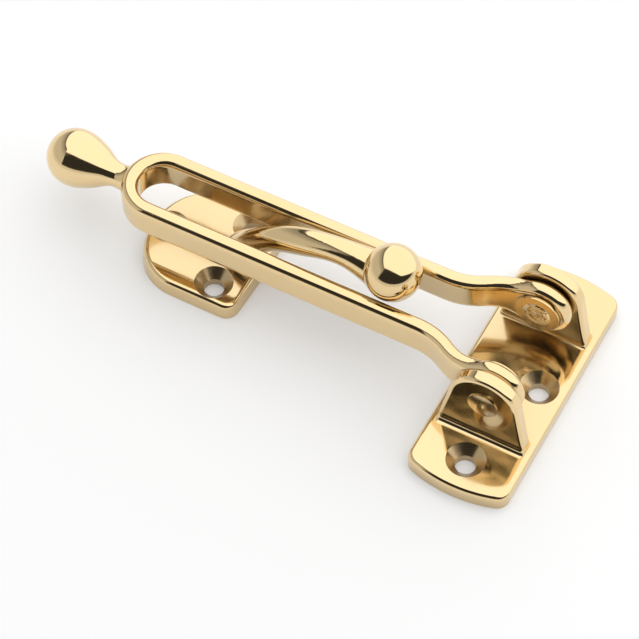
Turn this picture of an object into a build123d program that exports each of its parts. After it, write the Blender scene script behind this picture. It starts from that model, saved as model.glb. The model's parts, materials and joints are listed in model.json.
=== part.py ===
from build123d import *
import math
import os

# Swing-bar door guard in cast brass, millimetres.
# The hinge plate screws to the door frame, and the looped bar swings on its two lugs.
# The keep screws to the door, and its ball-ended neck runs along the loop's slot.
# Origin: centre of the hinge plate's back face. The bar points to -X, the pivot lies
# along Y, and +Z leaves both plates' backs.

os.makedirs("parts", exist_ok=True)

# Hinge plate
plate_length = 59.8
plate_width = 22.8
plate_thickness = 3.8
plate_end_bow = 2.2
plate_corner_radius = 3.0
plate_edge_radius = 1.2

# Countersunk screw holes, the same in both plates
screw_radius = 2.2
sink_radius = 4.2
sink_angle = 90.0
end_hole_spacing = 45.8
middle_hole_offset = 5.6

# Lugs of the hinge plate, and the pivot
pivot_height = 15.3
lug_thickness = 3.25
lug_top_radius = 7.7
lug_foot_width = 20.0
lug_foot_depth = 2.4
lug_rim_radius = 0.9
lug_foot_radius = 1.3
lug_inner_foot_radius = 0.8

# Rivets
rivet_radius = 2.5
rivet_lug_clearance = 0.02
rivet_eye_clearance = 0.06
rivet_head_radius = 4.9
rivet_head_thickness = 0.6
rivet_head_gap = 0.1
rivet_dish_radius = 2.5
rivet_dish_depth = 0.3
rivet_dome_radius = 3.25
rivet_rim_height = 0.25
rivet_dome_height = 0.2

# Swing bar
bar_width = 3.6
bar_height = 8.3
bar_edge_radius = 1.65
bar_droop = 0.55
slot_width = 10.3
loop_length = 92.3
eye_radius = 6.7
eye_thickness = 3.45
eye_inner_span = 18.9
eye_lug_gap = 0.3
eye_flat_length = 4.6
eye_blend_radius = 20.0
bend_length = 15.0

# Share of the bend at which the two arcs of each edge meet
outer_bend_share = 0.445
inner_bend_share = 0.555

# Knob at the end of the loop
knob_radius = 6.35
knob_reach = 12.6
knob_neck_radius = 2.7
knob_neck_reach = 1.8
knob_root_radius = 3.3

# Knob's body between neck and widest place: reach from the loop's end, and radius
knob_body = [(5.7, 4.25), (8.6, 5.6)]

# Keep: a plate, and a neck that rises through the slot to a ball
ball_radius = 6.15
ball_clearance = 0.28
ball_reach = 28.8
keep_edge_reach = 30.6
keep_plate_length = 27.3
keep_width = 27.0
keep_thickness = 3.8
keep_side_draft = 6.0
keep_apex_bow = 7.5
keep_apex_corner_radius = 11.4
keep_edge_bow = 0.4
keep_corner_radius = 3.0
keep_edge_radius = 1.2
keep_side_hole_reach = 37.9
keep_side_hole_spacing = 16.8
keep_apex_hole_reach = 53.5
neck_radius = 2.85
neck_root_reach = 37.5
neck_root_length = 9.6
neck_root_width = 8.0
neck_root_depth = 1.8
neck_root_lean = 20.0

# Neck's line, from its root to the ball: reach from the ball and drop below its centre
neck_line = [(34.8, 12.8), (30.1, 7.9), (26.9, 5.5), (23.5, 3.5), (17.0, 1.4), (8.3, 0.5)]

# Neck's swell over its plain radius, at shares of its length
neck_swell = [
    (0.13, 1.15),
    (0.24, 1.02),
    (0.4, 1.0),
    (0.6, 1.0),
    (0.76, 1.08),
    (0.84, 1.32),
    (0.88, 1.5),
    (0.92, 1.8),
]

# Sizes that follow
eye_inner = eye_inner_span / 2
eye_outer = eye_inner + eye_thickness
lug_inner = eye_outer + eye_lug_gap
lug_outer = lug_inner + lug_thickness
leg_inner = slot_width / 2
leg_outer = leg_inner + bar_width
bend_start = eye_flat_length + bend_length
loop_centre = loop_length - leg_outer
half_height = bar_height / 2
pivot_axis = Axis((0, 0, pivot_height), (0, 1, 0))

# Section and side plane through the pivot; the bar is drawn level and drooped at the end
pivot_section = Plane(origin=(0, 0, pivot_height), x_dir=(0, 1, 0), z_dir=(1, 0, 0))
bar_side = Plane(origin=(0, 0, pivot_height), x_dir=(1, 0, 0), z_dir=(0, -1, 0))

# The ball rides just clear of the slot's two rounded upper edges
edge_span = leg_inner + bar_edge_radius
ball_to_edge = ball_radius + bar_edge_radius + ball_clearance
ball_rise = half_height - bar_edge_radius + math.sqrt(ball_to_edge**2 - edge_span**2)
droop = math.radians(bar_droop)
ball_x = -ball_reach * math.cos(droop) - ball_rise * math.sin(droop)
ball_z = pivot_height - ball_reach * math.sin(droop) + ball_rise * math.cos(droop)
keep_side = Plane(origin=(ball_x, 0, ball_z), x_dir=(1, 0, 0), z_dir=(0, -1, 0))


# Lug: a round eye drawn down by tangents to a wide foot, which flares into the plate
with BuildPart() as lug:
    lug_root = plate_thickness - lug_foot_depth
    lug_reach = pivot_height + lug_top_radius + lug_foot_radius
    with BuildSketch(Plane.XZ.offset(-lug_outer - lug_foot_radius)):
        with Locations((0, pivot_height)):
            Circle(lug_top_radius)
        with Locations((0, plate_thickness - lug_foot_depth / 2)):
            Rectangle(lug_foot_width, lug_foot_depth)
        make_hull()
    extrude(amount=lug_thickness + lug_foot_radius + lug_inner_foot_radius)
    with BuildSketch(Plane.YZ):
        with BuildLine():
            outer_foot = TangentArc(
                (lug_outer, plate_thickness + lug_foot_radius),
                (lug_outer + lug_foot_radius, plate_thickness),
                tangent=(0, -1),
            )
            inner_foot = TangentArc(
                (lug_inner, plate_thickness + lug_inner_foot_radius),
                (lug_inner - lug_inner_foot_radius, plate_thickness),
                tangent=(0, -1),
            )
            Polyline(
                outer_foot @ 1,
                (lug_outer + lug_foot_radius, lug_root),
                (lug_inner - lug_inner_foot_radius, lug_root),
                inner_foot @ 1,
            )
            Polyline(
                inner_foot @ 0,
                (lug_inner, lug_reach),
                (lug_outer, lug_reach),
                outer_foot @ 0,
            )
        make_face()
    extrude(amount=lug_foot_width, both=True, mode=Mode.INTERSECT)
    rims = lug.edges().filter_by(Axis.Y, reverse=True)
    rims = rims.filter_by(lambda e: e.center().Z > plate_thickness + lug_foot_radius)
    fillet(rims, lug_rim_radius)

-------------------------

## Work to do
Please restate the whole listing word for word.

## Task output
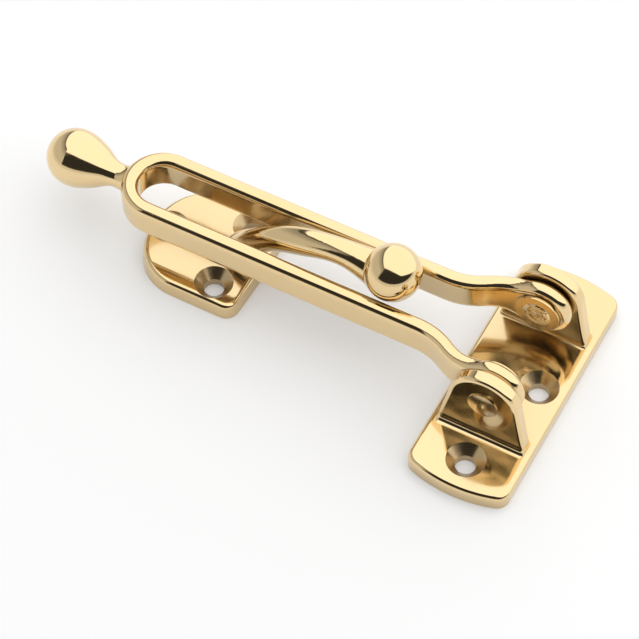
Turn this picture of an object into a build123d program that exports each of its parts. After it, write the Blender scene script behind this picture. It starts from that model, saved as model.glb. The model's parts, materials and joints are listed in model.json.
=== part.py ===
from build123d import *
import math
import os

# Swing-bar door guard in cast brass, millimetres.
# The hinge plate screws to the door frame, and the looped bar swings on its two lugs.
# The keep screws to the door, and its ball-ended neck runs along the loop's slot.
# Origin: centre of the hinge plate's back face. The bar points to -X, the pivot lies
# along Y, and +Z leaves both plates' backs.

os.makedirs("parts", exist_ok=True)

# Hinge plate
plate_length = 59.8
plate_width = 22.8
plate_thickness = 3.8
plate_end_bow = 2.2
plate_corner_radius = 3.0
plate_edge_radius = 1.2

# Countersunk screw holes, the same in both plates
screw_radius = 2.2
sink_radius = 4.2
sink_angle = 90.0
end_hole_spacing = 45.8
middle_hole_offset = 5.6

# Lugs of the hinge plate, and the pivot
pivot_height = 15.3
lug_thickness = 3.25
lug_top_radius = 7.7
lug_foot_width = 20.0
lug_foot_depth = 2.4
lug_rim_radius = 0.9
lug_foot_radius = 1.3
lug_inner_foot_radius = 0.8

# Rivets
rivet_radius = 2.5
rivet_lug_clearance = 0.02
rivet_eye_clearance = 0.06
rivet_head_radius = 4.9
rivet_head_thickness = 0.6
rivet_head_gap = 0.1
rivet_dish_radius = 2.5
rivet_dish_depth = 0.3
rivet_dome_radius = 3.25
rivet_rim_height = 0.25
rivet_dome_height = 0.2

# Swing bar
bar_width = 3.6
bar_height = 8.3
bar_edge_radius = 1.65
bar_droop = 0.55
slot_width = 10.3
loop_length = 92.3
eye_radius = 6.7
eye_thickness = 3.45
eye_inner_span = 18.9
eye_lug_gap = 0.3
eye_flat_length = 4.6
eye_blend_radius = 20.0
bend_length = 15.0

# Share of the bend at which the two arcs of each edge meet
outer_bend_share = 0.445
inner_bend_share = 0.555

# Knob at the end of the loop
knob_radius = 6.35
knob_reach = 12.6
knob_neck_radius = 2.7
knob_neck_reach = 1.8
knob_root_radius = 3.3

# Knob's body between neck and widest place: reach from the loop's end, and radius
knob_body = [(5.7, 4.25), (8.6, 5.6)]

# Keep: a plate, and a neck that rises through the slot to a ball
ball_radius = 6.15
ball_clearance = 0.28
ball_reach = 28.8
keep_edge_reach = 30.6
keep_plate_length = 27.3
keep_width = 27.0
keep_thickness = 3.8
keep_side_draft = 6.0
keep_apex_bow = 7.5
keep_apex_corner_radius = 11.4
keep_edge_bow = 0.4
keep_corner_radius = 3.0
keep_edge_radius = 1.2
keep_side_hole_reach = 37.9
keep_side_hole_spacing = 16.8
keep_apex_hole_reach = 53.5
neck_radius = 2.85
neck_root_reach = 37.5
neck_root_length = 9.6
neck_root_width = 8.0
neck_root_depth = 1.8
neck_root_lean = 20.0

# Neck's line, from its root to the ball: reach from the ball and drop below its centre
neck_line = [(34.8, 12.8), (30.1, 7.9), (26.9, 5.5), (23.5, 3.5), (17.0, 1.4), (8.3, 0.5)]

# Neck's swell over its plain radius, at shares of its length
neck_swell = [
    (0.13, 1.15),
    (0.24, 1.02),
    (0.4, 1.0),
    (0.6, 1.0),
    (0.76, 1.08),
    (0.84, 1.32),
    (0.88, 1.5),
    (0.92, 1.8),
]

# Sizes that follow
eye_inner = eye_inner_span / 2
eye_outer = eye_inner + eye_thickness
lug_inner = eye_outer + eye_lug_gap
lug_outer = lug_inner + lug_thickness
leg_inner = slot_width / 2
leg_outer = leg_inner + bar_width
bend_start = eye_flat_length + bend_length
loop_centre = loop_length - leg_outer
half_height = bar_height / 2
pivot_axis = Axis((0, 0, pivot_height), (0, 1, 0))

# Section and side plane through the pivot; the bar is drawn level and drooped at the end
pivot_section = Plane(origin=(0, 0, pivot_height), x_dir=(0, 1, 0), z_dir=(1, 0, 0))
bar_side = Plane(origin=(0, 0, pivot_height), x_dir=(1, 0, 0), z_dir=(0, -1, 0))

# The ball rides just clear of the slot's two rounded upper edges
edge_span = leg_inner + bar_edge_radius
ball_to_edge = ball_radius + bar_edge_radius + ball_clearance
ball_rise = half_height - bar_edge_radius + math.sqrt(ball_to_edge**2 - edge_span**2)
droop = math.radians(bar_droop)
ball_x = -ball_reach * math.cos(droop) - ball_rise * math.sin(droop)
ball_z = pivot_height - ball_reach * math.sin(droop) + ball_rise * math.cos(droop)
keep_side = Plane(origin=(ball_x, 0, ball_z), x_dir=(1, 0, 0), z_dir=(0, -1, 0))


# Lug: a round eye drawn down by tangents to a wide foot, which flares into the plate
with BuildPart() as lug:
    lug_root = plate_thickness - lug_foot_depth
    lug_reach = pivot_height + lug_top_radius + lug_foot_radius
    with BuildSketch(Plane.XZ.offset(-lug_outer - lug_foot_radius)):
        with Locations((0, pivot_height)):
            Circle(lug_top_radius)
        with Locations((0, plate_thickness - lug_foot_depth / 2)):
            Rectangle(lug_foot_width, lug_foot_depth)
        make_hull()
    extrude(amount=lug_thickness + lug_foot_radius + lug_inner_foot_radius)
    with BuildSketch(Plane.YZ):
        with BuildLine():
            outer_foot = TangentArc(
                (lug_outer, plate_thickness + lug_foot_radius),
                (lug_outer + lug_foot_radius, plate_thickness),
                tangent=(0, -1),
            )
            inner_foot = TangentArc(
                (lug_inner, plate_thickness + lug_inner_foot_radius),
                (lug_inner - lug_inner_foot_radius, plate_thickness),
                tangent=(0, -1),
            )
            Polyline(
                outer_foot @ 1,
                (lug_outer + lug_foot_radius, lug_root),
                (lug_inner - lug_inner_foot_radius, lug_root),
                inner_foot @ 1,
            )
            Polyline(
                inner_foot @ 0,
                (lug_inner, lug_reach),
                (lug_outer, lug_reach),
                outer_foot @ 0,
            )
        make_face()
    extrude(amount=lug_foot_width, both=True, mode=Mode.INTERSECT)
    rims = lug.edges().filter_by(Axis.Y, reverse=True)
    rims = rims.filter_by(lambda e: e.center().Z > plate_thickness + lug_foot_radius)
    fillet(rims, lug_rim_radius)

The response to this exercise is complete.